Anyways- I've been reading and watching videos in preparation, and it seems there's a universal principle to apply paint "fat over lean". However, my understanding of geneva paints is that they are pre-mixed with medium such that I shouldn't need to worry about adding more during my painting.

So, if I'm supposed to paint "thin" layers first, and progress toward "fat" layers, but the idea behind my paint is that I needn't modify its thinness... what am I supposed to do?!

Comments

  • edited May 6
    "Fat over lean" refers to the amount of oil used not the thickness of the paint. "Fat" means  oily, "lean" means less oily. As I understand it, the Carder method is a la prima, wet in wet - you paint only one layer instead of building up the surface with glazes as previous layers dry. Since it's just one layer the problem of fat over lean does not arise. Even if your first pass dries and you want to do more to a painting you can do so with Geneva because subsequent layers will not be leaner than previous layers unless you add solvent to the paint. If you use the paint straight from the tube without thinning it with solvent there would be no problem. You could, however, add more oil so that you are painting "fat over lean". 

    Painting thick over thin is not really an issue either because that is not what Geneva paint is designed for. It has a runny consistency. It's levelling properties mean that thick, impasto brushwork is not really possible.
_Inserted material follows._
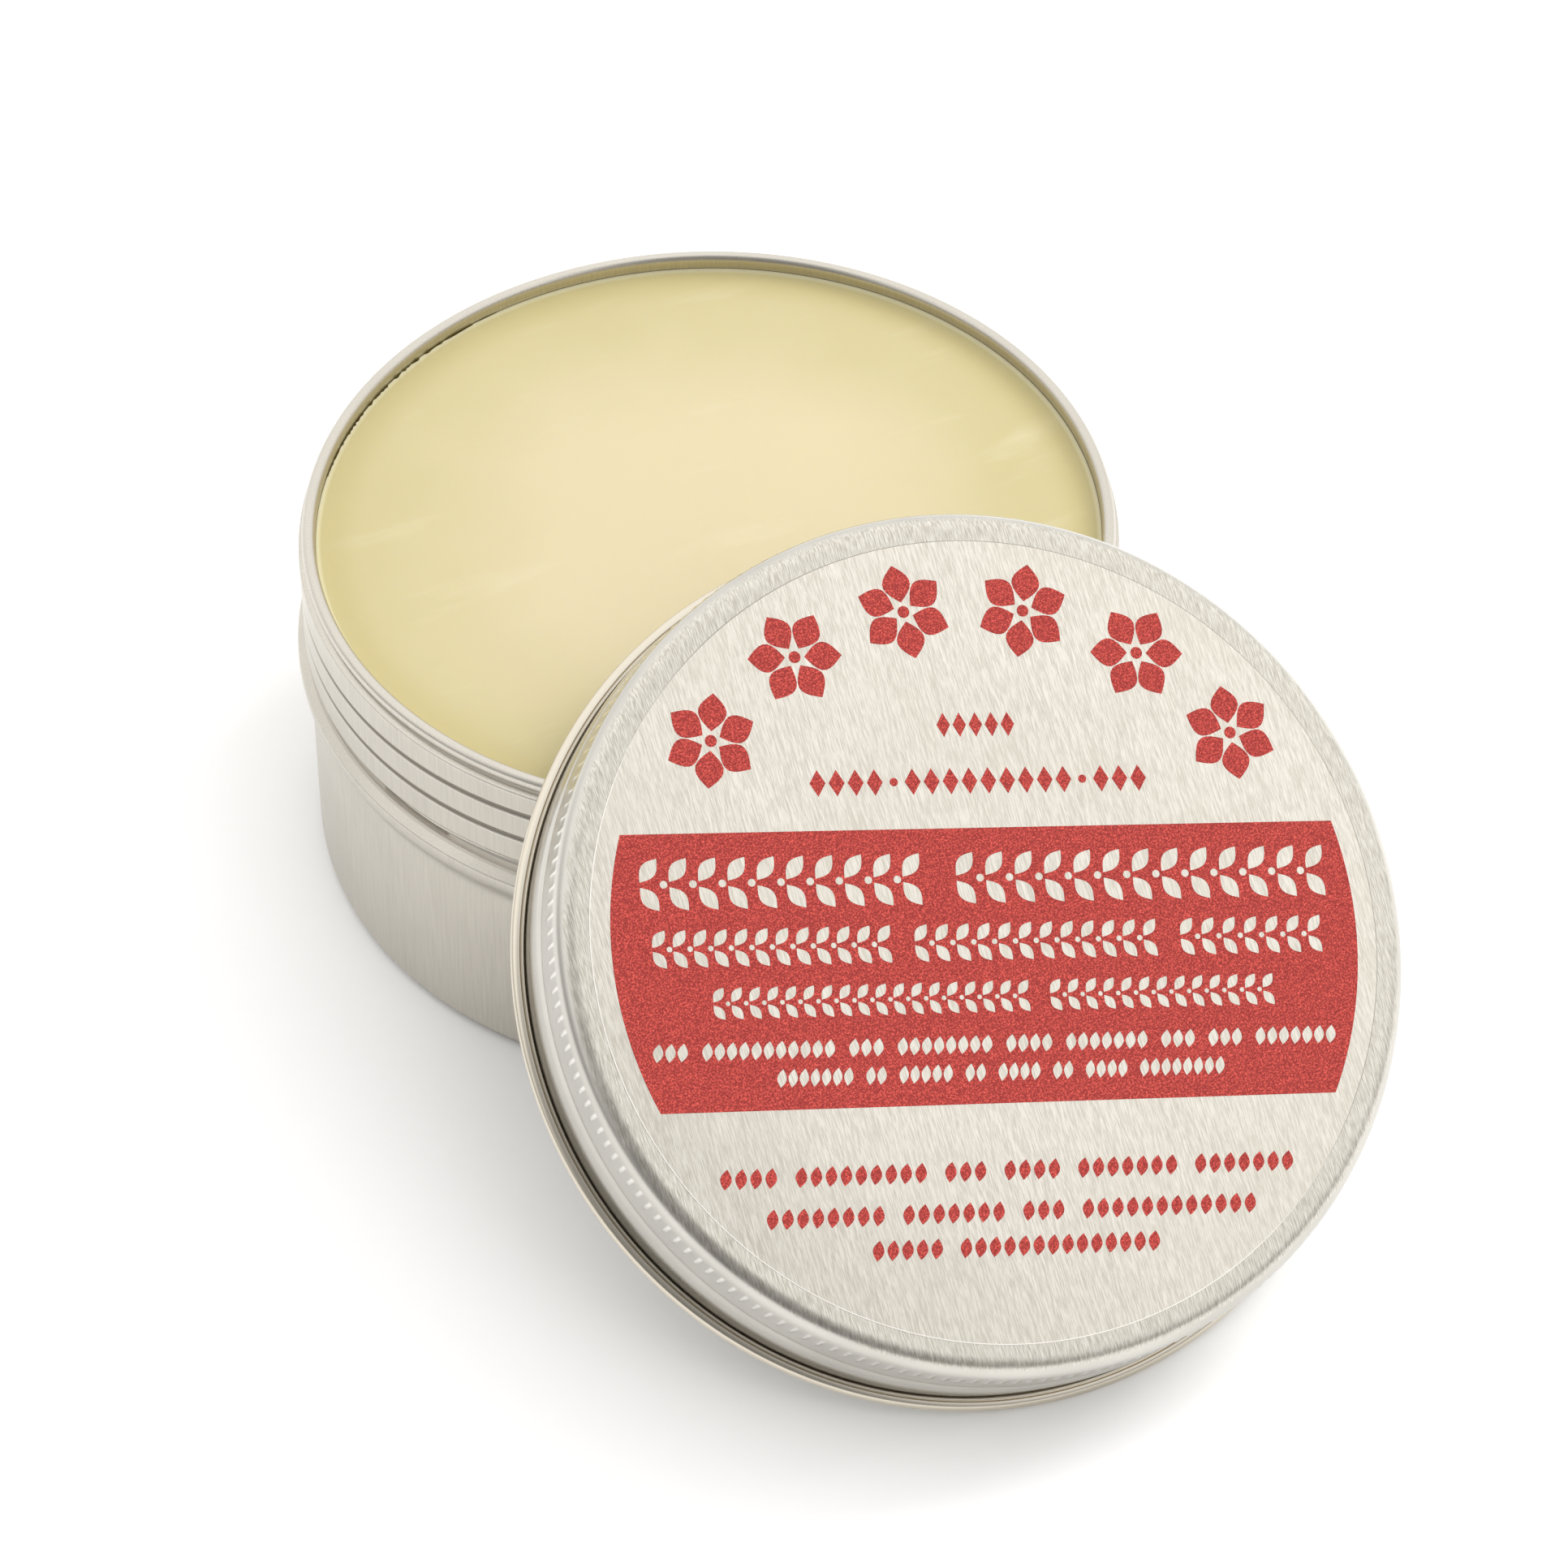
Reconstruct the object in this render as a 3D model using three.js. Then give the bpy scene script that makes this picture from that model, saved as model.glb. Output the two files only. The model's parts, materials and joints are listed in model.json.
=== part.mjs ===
// A drawn aluminium screw tin, filled with pale polish wax, with its lid off and leaning against it.
// Millimetres, +Z up. The origin is the centre of the tin's flat base, and the lid leans on the -Y side.
import * as THREE from "three";

// Driving dimensions
const SHEET = 0.4; // thickness of the aluminium sheet
const GAP = 0.3; // clearance between pieces that rest on each other
const SEGMENTS = 48; // steps round every turned piece

const TIN = {
  height: 40,
  bodyR: 41.1, // outside of the plain wall
  baseCornerR: 1.8,
  beadLow: 21.8, // the bead that the lid's edge comes down to
  beadHigh: 26,
  beadBulge: 1.1,
  beadSkew: 1.5, // moves the crest of the bead up
  recessR: 40.8, // outside of the plain ring between bead and thread
  recessTop: 27.2,
  neckR: 41.2, // outside of the threaded neck
  neckLow: 27.8,
  neckHigh: 37.4,
  curlR: 41, // outside of the rolled rim
  curlWidth: 1.3,
  curlHeight: 1.5,
};
const THREAD = {
  lead: 7,
  starts: 2,
  depth: 0.5,
  width: 1.8,
  runOut: 1, // height over which a groove fades in or out
};
const TIN_THREAD_PHASE = 3.01; // height of a groove where the angle is zero, less whole pitches
const LID = {
  outerR: 42, // outside of the skirt
  depth: 15.5,
  shoulderR: 2,
  threadTop: -8,
  threadLow: -13.6,
  bandLow: -14.1, // where the skirt meets the rolled edge
  curlR: 43.3,
  curlHeight: 1.4,
};
const LID_THREAD_PHASE = 1.2;
const LINER = { r: 40.5, thickness: 1 };
const LABEL = { r: 38.9, thickness: 0.15, gap: 0.1 };
const BAND = {
  r: 36.9, // round ends of the printed band, concentric with the label
  low: -16, // the band's straight edges, from the label's centre
  high: 10.6,
  turnDeg: -18, // the print is turned on the lid's face
  gap: 0.1,
  thickness: 0.1,
};
const WAX = { top: 38, wallTop: 37.1 };
const LEAN = THREE.MathUtils.degToRad(33.9); // slope of the leaning lid's face from the horizontal
const LID_REACH = 61; // from the tin's axis to the centre of the lid's face, on plan

const THREAD_ROW = 0.8; // height of one row of faces in a threaded stretch

// Outline helpers: an outline is a list of points, x = radius and y = height.
const point = (radius, height) => new THREE.Vector2(radius, height);

function arc(centre, radiusX, radiusY, fromDeg, toDeg, steps) {
  const points = [];
  for (let i = 0; i <= steps; i++) {
    const angle = THREE.MathUtils.degToRad(fromDeg + ((toDeg - fromDeg) * i) / steps);
    points.push(point(centre.x + radiusX * Math.cos(angle), centre.y + radiusY * Math.sin(angle)));
  }
  return points;
}

function straight(radius, fromHeight, toHeight) {
  const steps = Math.ceil(Math.abs(toHeight - fromHeight) / THREAD_ROW);
  const points = [];
  for (let i = 0; i <= steps; i++) {
    points.push(point(radius, fromHeight + ((toHeight - fromHeight) * i) / steps));
  }
  return points;
}

// How far a rolled thread sinks the sheet inwards at an angle and a height.
function grooveDepth(angle, height, low, high, phase) {
  if (height <= low || height >= high) return 0;
  const pitch = THREAD.lead / THREAD.starts;
  const rise = height - phase - (THREAD.lead * angle) / (2 * Math.PI);
  const offset = rise - pitch * Math.round(rise / pitch);
  if (Math.abs(offset) >= THREAD.width / 2) return 0;
  const section = 0.5 + 0.5 * Math.cos((2 * Math.PI * offset) / THREAD.width);
  const fade = Math.min(1, (height - low) / THREAD.runOut, (high - height) / THREAD.runOut);
  return THREAD.depth * section * fade;
}

// Turns an outline round the Z axis, and rolls a thread into the stretch between two heights.
function turned(outline, thread) {
  const geometry = new THREE.LatheGeometry(outline, SEGMENTS);
  geometry.rotateX(Math.PI / 2);
  if (!thread) return geometry;
  const position = geometry.getAttribute("position");
  for (let i = 0; i < position.count; i++) {
    const [x, y, z] = [position.getX(i), position.getY(i), position.getZ(i)];
    const radius = Math.hypot(x, y);
    if (radius < thread.minR) continue;
    const depth = grooveDepth(Math.atan2(y, x), z, thread.low, thread.high, thread.phase);
    const scale = (radius - depth) / radius;
    position.setXYZ(i, x * scale, y * scale, z);
  }
  geometry.computeVertexNormals();
  return geometry;
}

function mesh(name, geometry, look) {
  const made = new THREE.Mesh(geometry, new THREE.MeshStandardMaterial(look));
  made.name = name;
  return made;
}

// The bead's skin from its foot to its top, offset inwards by inset.
function beadSkin(inset) {
  const steps = 7;
  const points = [];
  for (let i = 0; i <= steps; i++) {
    const t = i / steps;
    const straightR = THREE.MathUtils.lerp(TIN.bodyR, TIN.recessR, t);
    const bulge = TIN.beadBulge * Math.sin(Math.PI * t ** TIN.beadSkew);
    points.push(point(straightR + bulge - inset, THREE.MathUtils.lerp(TIN.beadLow, TIN.beadHigh, t)));
  }
  return points;
}

// The can: flat base, plain wall, bead, threaded neck and outward-rolled rim, from one sheet.
function tinBody() {
  const baseCorner = point(TIN.bodyR - TIN.baseCornerR, TIN.baseCornerR);
  const insideCornerR = TIN.baseCornerR - SHEET;
  const curlCentre = point(TIN.curlR - TIN.curlWidth / 2, TIN.height - TIN.curlHeight / 2);
  const mouthR = TIN.curlR - TIN.curlWidth;
  const outside = [
    point(0, 0),
    ...arc(baseCorner, TIN.baseCornerR, TIN.baseCornerR, -90, 0, 4),
    ...beadSkin(0),
    point(TIN.recessR, TIN.recessTop),
    ...straight(TIN.neckR, TIN.neckLow, TIN.neckHigh),
    point(mouthR + SHEET + 0.15, TIN.height - TIN.curlHeight - 0.1),
  ];
  const rim = arc(curlCentre, TIN.curlWidth / 2, TIN.curlHeight / 2, -60, 180, 6);
  const inside = [
    point(mouthR, WAX.top - 0.1),
    ...straight(TIN.neckR - SHEET, TIN.neckHigh - 0.2, TIN.neckLow),
    point(TIN.recessR - SHEET, TIN.recessTop),
    ...beadSkin(SHEET).reverse(),
    ...arc(baseCorner, insideCornerR, insideCornerR, 0, -90, 4),
    point(0, SHEET),
  ];
  const thread = { low: TIN.neckLow, high: TIN.neckHigh, phase: TIN_THREAD_PHASE, minR: 40.5 };
  return mesh("tin_body", turned([...outside, ...rim, ...inside], thread), {
    color: 0xcdcac2,
    roughness: 0.35,
    metalness: 1,
  });
}

// The cast block of polish that fills the can to just under the rim.
function waxFill() {
  const lowR = TIN.recessR - SHEET - GAP;
  const neckR = TIN.neckR - SHEET - THREAD.depth - GAP;
  const mouthR = TIN.curlR - TIN.curlWidth - GAP;
  const bottom = SHEET + GAP;
  const cornerR = TIN.baseCornerR - SHEET;
  const outline = [
    point(0, bottom),
    ...arc(point(lowR - cornerR, bottom + cornerR), cornerR, cornerR, -90, 0, 3),
    point(lowR, TIN.beadLow),
    point(neckR, TIN.recessTop),
    point(neckR, WAX.wallTop - 0.6),
    point(mouthR, WAX.wallTop),
    point(mouthR, WAX.top),
    point(0, WAX.top),
  ];
  return mesh("wax", turned(outline), { color: 0xe9ddaf, roughness: 0.45, metalness: 0 });
}

// Lid outlines: height 0 is the outside of the face, and the lid opens downwards.
function lidOutline() {
  const shoulder = point(LID.outerR - LID.shoulderR, -LID.shoulderR);
  const insideR = LID.outerR - SHEET;
  const insideShoulderR = LID.shoulderR - SHEET;
  const curlCentre = point((insideR + LID.curlR) / 2, LID.curlHeight / 2 - LID.depth);
  const curlHalf = (LID.curlR - insideR) / 2;
  return [
    point(0, -SHEET),
    ...arc(shoulder, insideShoulderR, insideShoulderR, 90, 0, 3),
    ...straight(insideR, LID.threadTop, LID.threadLow),
    ...arc(curlCentre, curlHalf, LID.curlHeight / 2, -180, 70, 7),
    point(LID.outerR, LID.bandLow),
    ...straight(LID.outerR, LID.threadLow, LID.threadTop),
    ...arc(shoulder, LID.shoulderR, LID.shoulderR, 0, 90, 4),
    point(0, 0),
  ];
}

function lidShell(outline) {
  const thread = {
    low: LID.threadLow,
    high: LID.threadTop,
    phase: LID_THREAD_PHASE,
    minR: LID.outerR - 2 * SHEET,
  };
  return mesh("lid_shell", turned(outline, thread), {
    color: 0xd6d3ca,
    roughness: 0.3,
    metalness: 1,
  });
}

// The foam disc that seals on the tin's rim.
function lidLiner() {
  const top = -SHEET - GAP - 0.05;
  const bottom = top - LINER.thickness;
  const outline = [point(0, bottom), point(LINER.r, bottom), point(LINER.r, top), point(0, top)];
  return mesh("lid_liner", turned(outline), { color: 0xf2f1ec, roughness: 0.9, metalness: 0 });
}

// The round metallised film label on the lid's face.
function lidLabel() {
  const top = LABEL.gap + LABEL.thickness;
  const outline = [
    point(0, LABEL.gap),
    point(LABEL.r, LABEL.gap),
    point(LABEL.r, top),
    point(0, top),
  ];
  return mesh("lid_label", turned(outline), { color: 0xdcd8ce, roughness: 0.4, metalness: 0.8 });
}

// The red band printed across the label: two straight edges between two arcs.
function labelBand() {
  const highAngle = Math.asin(BAND.high / BAND.r);
  const lowAngle = Math.asin(BAND.low / BAND.r);
  const outline = new THREE.Shape();
  outline.absarc(0, 0, BAND.r, lowAngle, highAngle);
  outline.absarc(0, 0, BAND.r, Math.PI - highAngle, Math.PI - lowAngle);
  const geometry = new THREE.ExtrudeGeometry(outline, {
    depth: BAND.thickness,
    bevelEnabled: false,
    curveSegments: 8,
  });
  geometry.translate(0, 0, LABEL.gap + LABEL.thickness + BAND.gap);
  geometry.rotateZ(THREE.MathUtils.degToRad(BAND.turnDeg));
  return mesh("label_band", geometry, { color: 0xc63a38, roughness: 0.5, metalness: 0 });
}

// The leaning lid: its group turns the face towards -Y, and stands its rolled edge on the ground.
function leaningLid() {
  const outline = lidOutline();
  const lowest = outline.map((p) => p.x * Math.sin(LEAN) - p.y * Math.cos(LEAN));
  const lid = new THREE.Group();
  lid.add(lidShell(outline), lidLiner(), lidLabel(), labelBand());
  lid.rotation.x = LEAN;
  lid.position.set(0, -LID_REACH, Math.max(...lowest));
  return lid;
}

const group = new THREE.Group();
group.add(tinBody(), waxFill(), leaningLid());

export default group;
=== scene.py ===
"""Looks for a round aluminium screw tin of pale polish wax, with its printed lid leaning against it.

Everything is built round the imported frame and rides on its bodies. Blender works in metres, and the
outlines and driving sizes below are in millimetres.
"""
import json
import math

import bmesh
import bpy
from mathutils import Matrix, Vector


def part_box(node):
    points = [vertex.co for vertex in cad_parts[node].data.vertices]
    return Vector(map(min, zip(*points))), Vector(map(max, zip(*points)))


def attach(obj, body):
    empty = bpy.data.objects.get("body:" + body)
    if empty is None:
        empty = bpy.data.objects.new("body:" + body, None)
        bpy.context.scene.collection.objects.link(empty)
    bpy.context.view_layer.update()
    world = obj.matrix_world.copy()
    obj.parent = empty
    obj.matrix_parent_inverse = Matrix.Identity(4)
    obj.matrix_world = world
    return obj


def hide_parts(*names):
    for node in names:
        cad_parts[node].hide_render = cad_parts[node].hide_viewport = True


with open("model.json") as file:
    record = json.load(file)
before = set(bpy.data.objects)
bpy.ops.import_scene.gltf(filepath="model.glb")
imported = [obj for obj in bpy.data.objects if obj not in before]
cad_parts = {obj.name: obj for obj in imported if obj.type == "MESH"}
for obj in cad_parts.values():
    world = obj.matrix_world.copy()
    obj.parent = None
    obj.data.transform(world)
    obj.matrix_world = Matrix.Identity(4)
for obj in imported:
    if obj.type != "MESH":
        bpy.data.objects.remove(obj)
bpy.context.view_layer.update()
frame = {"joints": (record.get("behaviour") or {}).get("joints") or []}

MM = 0.001

# ---------------------------------------------------------------- places, from the frame
_, tin_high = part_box("tin_body")
TIN_TOP = tin_high.z / MM
lid_turn = next(joint for joint in frame["joints"] if joint["name"] == "lid_turn")
LID_NORMAL = Vector(lid_turn["axis"]).normalized()
LID_ACROSS = Vector((1, 0, 0))
LID_UP_SLOPE = LID_NORMAL.cross(LID_ACROSS)
LID_PLACE = Matrix.Translation(Vector(lid_turn["pos_m"])) @ Matrix(
    (LID_ACROSS, LID_UP_SLOPE, LID_NORMAL)
).transposed().to_4x4()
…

It's deigned to give a smooth, even surface without ridges of paint. 
    Marinos_88
  • edited May 6
    Hey @phildo,
     I'm no expert but i know this,with regular oil paint you want to be starting off with paint straight out of the tube and if you wanna add extra layers you should add a bit of medium. 
    I suppose it's because the layer with added medium takes longer to dry. If your top layer dries before your first (bottom) layer it might crack.  Other members might correct me if I'm wrong.

    About Geneva paints. Since they have added medium they are a bit more Fluid. I believe (not 100% sure) Marks paint is meant to be used for painting alla prima(one sitting,  no extra layers). In your case you shouldn't be concerned about the fat over lean rule if you're going to be painting one layer. If you want to add another layer you might wanna wait for the paint to dry because the paint is gonna mix together,  especially if you want to add white on dark coulors. If you add a white mix paint on a wet(already painted) canvas it might change to a different colour to what you mixed on your palette. 
     Hope it helps,
    Other members are more knowledgeable on the subject.

    Cheers,
    Marino.
  • Fat is oil. Lean is turps or today OMS. You want faster drying in base layers. Fat is out of the tube mixes over base layers.

    It really doesn't apply in the same manner with Geneva. Which is meant for wet in wet painting. Of course you could thin it and add dryer for base layers and paint with out of the tube mixes for top layers.

    Glazing transparencies can be done over tacky dry paint. Glazing today is usually done with W&N Liquin, Gamlin Galkayd, Copal or other quicker drying transparent medium.

    For some the lean or base layers are done with acrylic.